Though Raisi’s investiture will most likely be followed by a change at the helm of Iran’s foreign policy, a certain level of continuity is to be expected at the level of grand strategy. For instance, during the last round of the televised presidential debates, Raisi explicitly reaffirmed Iran’s commitment to implementing the JCPOA: “We are committed to the JCPOA … but the JCPOA needs a strong government to implement it.” Continuity is also borne out of the fact that the government is not the sole determinant of foreign policy. Iran’s Leader exerts immense influence over matters of national security, including foreign policy.
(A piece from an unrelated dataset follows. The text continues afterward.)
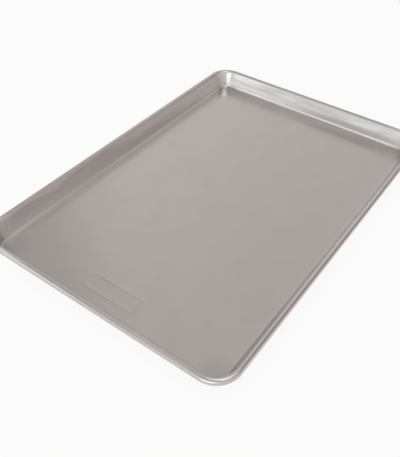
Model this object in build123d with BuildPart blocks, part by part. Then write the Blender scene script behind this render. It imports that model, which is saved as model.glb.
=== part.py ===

But the mere existence of a strategy, on JCPOA or otherwise, is one thing. Its successful meting out, which requires competent diplomats and technocrats, is quite another. Regardless of the foreign policy outlook of Raisi’s team, the shortage of skilled diplomats in key positions could potentially disrupt the gears of the country’s diplomacy. This very scenario became a reality during the presidency of Ahmadinejad when Manouchehr Mottaki, currently a foreign policy aide to Raisi, assumed the role of Iran’s top diplomat. During this period, a lack of technocratic competence could at times undermine the very strategy it was meant to implement.
If Raisi’s career proves anything, it’s that he has carefully cultivated powerful allies and he will not lightly abide being denied a path to power, even if it disrupts Iran’s existing political order. A crucial question is what will happen if the ultimate guardian of the present system Khamenei—the man Raisi might one day hope to succeed—attempts, or is able, to get in his way.